After writing this morning, I considered the question of electronic voting. I want you to think of what Jeff Bezos has done in creating Amazon.com, what has been done to create Pay Pal (Elon Musk) and what has been done to create the iTunes Store. All created within the last decade or so. I've worked with credit card companies as well. So now it's my turn to ask a question. Why do you think that voting has not been done on the internet, even though banking has. The answer is because it would completely subvert the way government, press and the political parties operate their control of what the public is thinking relevant to elections and policy. The excuse made is about 'voter fraud'..
Again these are subjects that have to do with the mechanisms of voter registration, fundraising, and the contact points between party operations and the public at large. I have been inside of that process and neither party wants it changed. The information revolution has already bypassed the American electoral process, because that's the way the parties want it.
The Democrats say what their bosses want them to say. The Republicans say what their bosses want them to say.
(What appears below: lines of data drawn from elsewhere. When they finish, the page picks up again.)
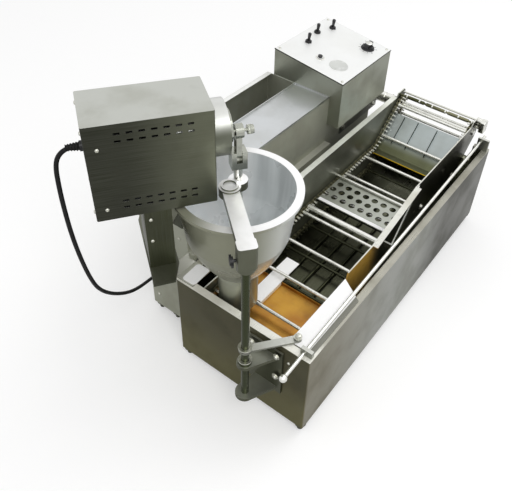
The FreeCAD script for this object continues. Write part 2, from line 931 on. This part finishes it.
def heating_element():
    """One tube bent to and fro along the kettle's floor."""
    r = heater_radius
    z = floor_z + r + gap
    rows = [heater_front_y + 2 * heater_turn * i for i in range(heater_rows)]
    tubes = []
    for i, y in enumerate(rows):
        tubes.append(rod_x(r, heater_left, heater_right, y, z))
        if i + 1 < len(rows):
            right = i % 2 == 0
            x = heater_right if right else heater_left
            reach = 2 * heater_turn
            bow = Part.makeTorus(heater_turn, r, Vector(x, y + heater_turn, z), Vector(0, 0, 1))
            x0, x1 = (x, x + reach) if right else (x - reach, x)
            half = block(x0, x1, y - 2 * r, y + 2 * heater_turn + 2 * r, z - 2 * r, z + 2 * r)
            tubes.append(bow.common(half))
    return tubes[0].fuse(tubes[1:]).removeSplitter()


def drain_valve():
    x0, x1, x2, x3 = (case_right + step for step in drain_steps)
    pipe = rod_x(drain_pipe, case_right, x1, 0, drain_z)
    valve = rod_x(drain_body, x0, x2, 0, drain_z)
    neck = rod_z(drain_neck, drain_neck_x, 0, drain_z, drain_z + drain_body + handle_hub_height)
    spout = rod_x(drain_spout, x2, x3, 0, drain_z)
    return pipe.fuse([valve, neck, spout]).removeSplitter()


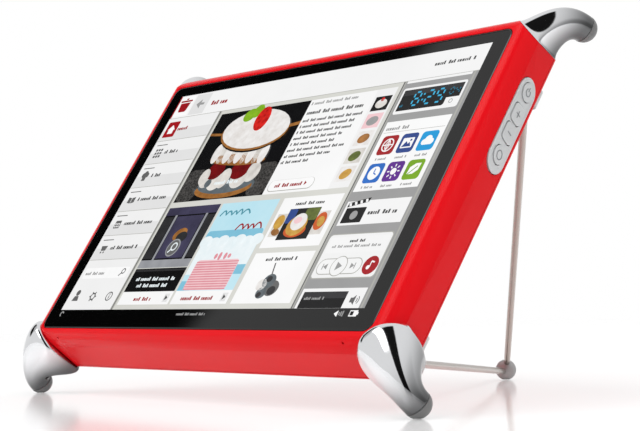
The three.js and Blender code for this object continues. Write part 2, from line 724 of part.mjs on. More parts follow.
boardScrewPlaces().forEach((p, i) => {
  add(`board_screw_${i + 1}`, screw(p.x, p.z, 11, 4.6, COVER_SCREW), PAINT.steel);
});
coverScrewPlaces().forEach((p, i) => {
  add(`cover_screw_${i + 1}`, screw(p.x, p.z, 23.9, 9.4, { ...COVER_SCREW, thick: 1 }), PAINT.steel);
});

for (const corner of CORNERS) {
  add(`foot_${corner.name}`, foot(corner), PAINT.chrome);
  add(`foot_cap_${corner.name}`, footCap(corner), PAINT.cap);
  add(`foot_screw_${corner.name}`, footScrew(corner), PAINT.steel);
}

for (const item of BRACKETS) {
  add(`stand_bracket_${item.name}`, bracket(item), PAINT.silver);
  add(`bracket_screw_${item.name}`, screw(HINGE.x, item.screw, BACK_Y + 3.7, 5.2, COVER_SCREW), PAINT.steel);
}
add('stand_upper_rod', wire(HINGE.high, BRACKETS[0].high - 1.2), PAINT.steel);
add('stand_lower_rod', wire(HINGE.low, BRACKETS[1].high - 1.2), PAINT.steel);
add('stand_ball_foot', ballFoot(), PAINT.silver);

// The origin is the middle of the whole footprint, on the surface that it stands on.
group.updateMatrixWorld(true);
const extent = new THREE.Box3().setFromObject(group, true);
const middle = extent.getCenter(new THREE.Vector3());
tablet.position.set(-middle.x, -middle.y, -extent.min.z);

export default group;
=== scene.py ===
"""The looks of a kitchen display tablet on four chrome horn feet and a folding wire leg.

Shapes are made in the tablet's own millimetres: X to the right across the screen, Y from the glass
towards the back, Z up along the screen, with the origin in the middle of the picture. PLACE then
carries them to where the CAD model holds the tablet.
"""

import json
import math

import bmesh
import bpy
from mathutils import Matrix, Vector


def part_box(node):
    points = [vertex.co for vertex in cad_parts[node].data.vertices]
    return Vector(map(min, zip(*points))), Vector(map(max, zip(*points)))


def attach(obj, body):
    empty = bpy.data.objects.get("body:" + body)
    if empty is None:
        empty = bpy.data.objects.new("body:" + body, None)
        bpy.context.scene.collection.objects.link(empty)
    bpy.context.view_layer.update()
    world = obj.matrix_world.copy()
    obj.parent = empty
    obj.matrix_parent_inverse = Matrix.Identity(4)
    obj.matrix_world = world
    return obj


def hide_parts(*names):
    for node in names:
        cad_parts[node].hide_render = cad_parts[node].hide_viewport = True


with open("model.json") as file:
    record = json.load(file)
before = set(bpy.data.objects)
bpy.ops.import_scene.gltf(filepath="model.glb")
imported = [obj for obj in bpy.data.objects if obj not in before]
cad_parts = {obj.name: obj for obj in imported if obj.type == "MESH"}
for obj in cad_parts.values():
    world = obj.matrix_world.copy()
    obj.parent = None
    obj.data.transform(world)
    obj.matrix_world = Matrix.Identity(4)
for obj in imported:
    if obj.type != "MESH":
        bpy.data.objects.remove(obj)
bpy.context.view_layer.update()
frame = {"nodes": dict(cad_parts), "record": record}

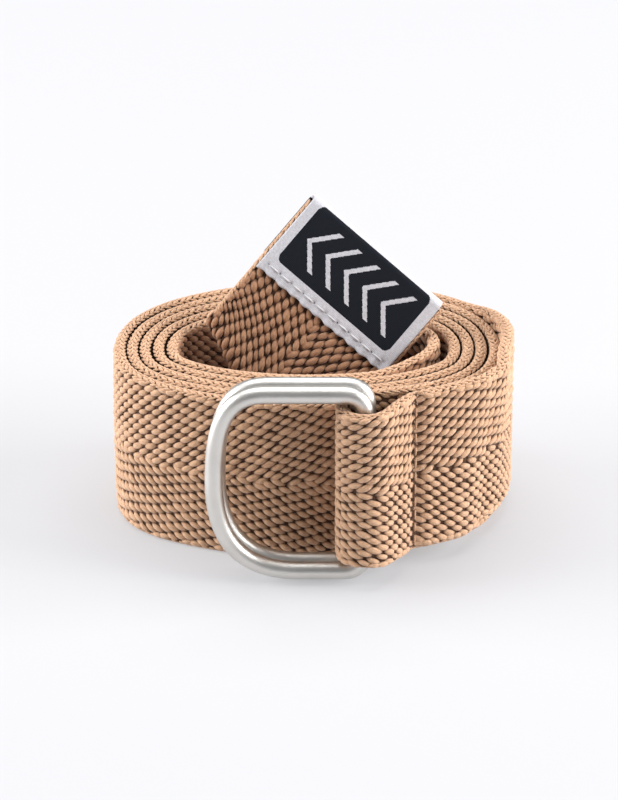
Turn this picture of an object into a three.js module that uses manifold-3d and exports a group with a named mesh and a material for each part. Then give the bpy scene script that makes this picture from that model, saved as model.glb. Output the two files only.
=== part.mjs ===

That is how the sausage is made. There are only X number of issues in the news cycle, and it's a top down process. The opinion makers decide how to frame the issue according to POLICY and you consume their vetted responses and arguments.
Right now, today, you can't tell me jack about what's going on in the Horn of Africa, because that's not in play. That's not what's on the primetime political menu. Listen, I've been nationally broadcast on NPR in case you forgot. You talk about what the market wants to hear, and the parties are the market makers. Period.